The Ducktape platformFootnote 2 is another such scientific workflow system that is focused on Machine Learning tasks. The visualization in Fig. 2 is based on the provenance of one of the steps in a Machine Learning pipeline. Ducktape can generate interactive reports of workflow execution that embeds a visualization of its provenance trace [6]. See Fig. 3 for a screenshot of such a report.

The LinkItUpFootnote 3 system for enriching metadata for datasets stored in the Figshare.com scientific data publishing platform, stores all enrichment activities performed by users as part of a provenance trace. This provenance trace can be inspected from within the application through a call to the PROV-O-Viz API.

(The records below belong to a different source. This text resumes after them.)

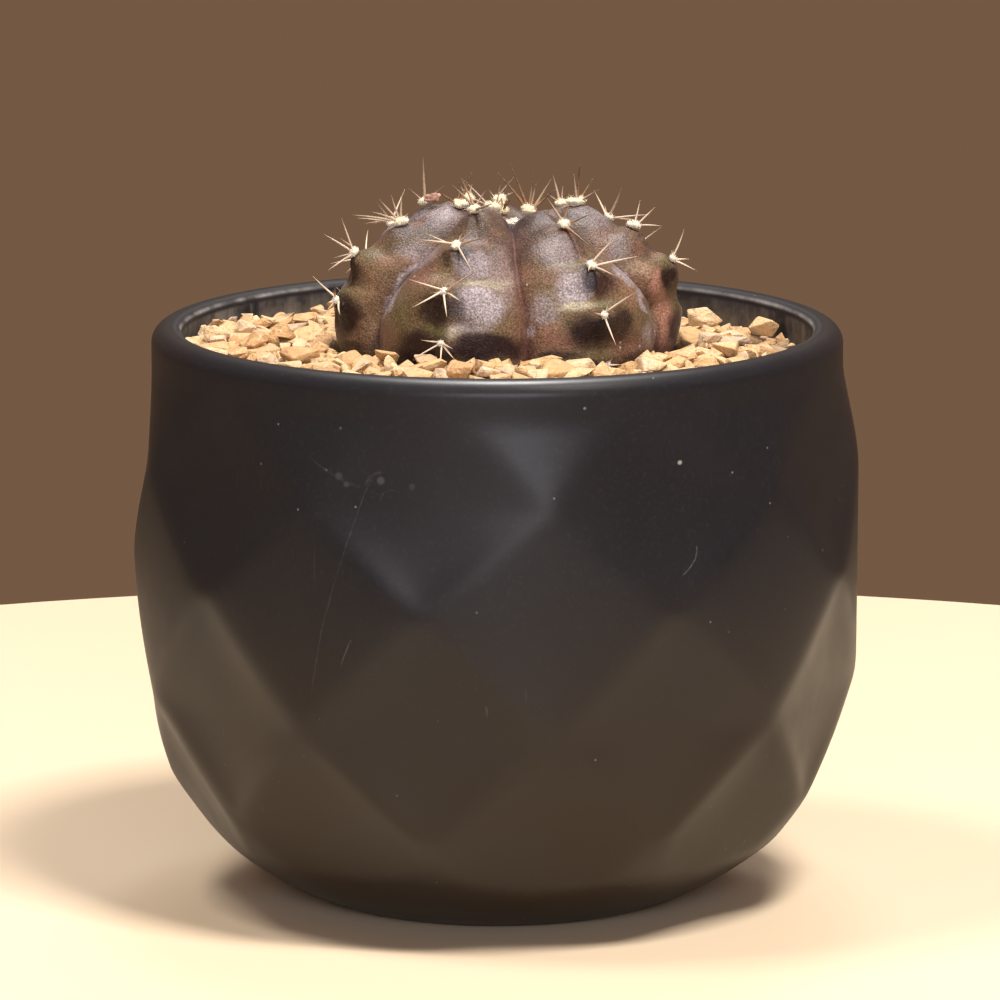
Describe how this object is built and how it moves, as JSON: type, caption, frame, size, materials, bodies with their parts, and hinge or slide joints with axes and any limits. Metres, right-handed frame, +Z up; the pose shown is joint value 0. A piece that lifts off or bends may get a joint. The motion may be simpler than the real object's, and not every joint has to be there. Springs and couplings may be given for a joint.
{
  "type": "potted round cactus",
  "caption": "Small round ribbed cactus with wool-tufted spine clusters, planted in tan stone chips in a black ceramic pot with a shallow diamond relief.",
  "frame": {"origin": "centre of the pot's foot, on the surface it stands on", "axes": "+Z up along the pot's axis, -Y towards the viewer of the pictured front, +X to the viewer's right"},
  "size_m": [0.1158, 0.1154, 0.1177],
  "materials": {
    "glaze": "satin",
    "soil": "matte",
    "stone": "matte",
    "skin": "satin",
    "spine": "satin",
    "wool": "matte",
    "bud": "matte"
  },
  "bodies": {
    "root": {"pot": "glaze", "potting_soil": "soil", "gravel_bed": "stone", "gravel_chip_01": "stone", "gravel_chip_02": "stone", "gravel_chip_03": "stone", "gravel_chip_04": "stone", "gravel_chip_05": "stone", "gravel_chip_06": "stone", "gravel_chip_07": "stone", "gravel_chip_08": "stone", "gravel_chip_09": "stone", "gravel_chip_10": "stone", "gravel_chip_11": "stone", "gravel_chip_12": "stone", "gravel_chip_13": "stone", "gravel_chip_14": "stone", "gravel_chip_15": "stone", "gravel_chip_16": "stone", "gravel_chip_17": "stone", "gravel_chip_18": "stone", "gravel_chip_19": "stone", "gravel_chip_20": "stone", "gravel_chip_21": "stone", "cactus_stem": "skin", "spines_left_2": "spine", "spines_left_3": "spine", "spines_left_4": "spine", "spines_front_left_1": "spine", "spines_front_left_2": "spine", "spines_front_left_3": "spine", "spines_front_left_4": "spine", "spines_front_right_1": "spine", "spines_front_right_2": "spine", "spines_front_right_3": "spine", "spines_front_right_4": "spine", "spines_front_right_5": "spine", "spines_right_1": "spine", "spines_right_2": "spine", "spines_right_3": "spine", "spines_back_right_4": "spine", "spines_back_right_3": "spine", "spines_back_right_2": "spine", "spines_back_right_1": "spine", "spines_back_4": "spine", "spines_back_3": "spine", "spines_back_2": "spine", "spines_back_1": "spine", "spines_back_left_5": "spine", "spines_back_left_4": "spine", "spines_back_left_3": "spine", "spines_back_left_2": "spine", "spines_back_left_1": "spine", "spines_left_5": "spine", "spines_front_left_5": "spine", "spines_right_4": "spine", "spines_back_5": "spine", "crown_wool": "wool", "dried_bud": "bud"}
  },
  "joints": []
}
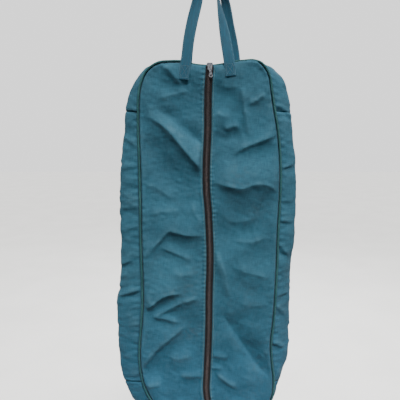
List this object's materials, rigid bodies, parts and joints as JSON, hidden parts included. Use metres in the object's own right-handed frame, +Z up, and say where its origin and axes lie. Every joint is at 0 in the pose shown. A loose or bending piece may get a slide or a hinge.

Git2PROV is a web service that can convert Git version histories to a provenance trace expressed in various PROV compliant syntaxes.Footnote 4 Every commit is represented as a PROV activity. Visualizing these graphs can be even more challenging than those of the workflow systems because version commit histories are tree-shaped, and highly connected: they all originate from the same initial commit. Workflow systems can produce large graphs, but oftentimes these are in fact multiple separate graphs for runs against multiple files.

4 Conclusion

In this demonstration, we show how generic visualization tools can be used to interrogate provenance coming from multiple different applications. This provides evidence that provenance can provide added value without domain specific extensions. In future work we will focus on the ability to generate entity-centric diagrams, a browsing feature, allowing users to click through the various parts of the provenance graph. We are furthermore considering the implementation a more efficient method for calculating the information flow, e.g. based on centrality measures based on current flow in an electrical network [8].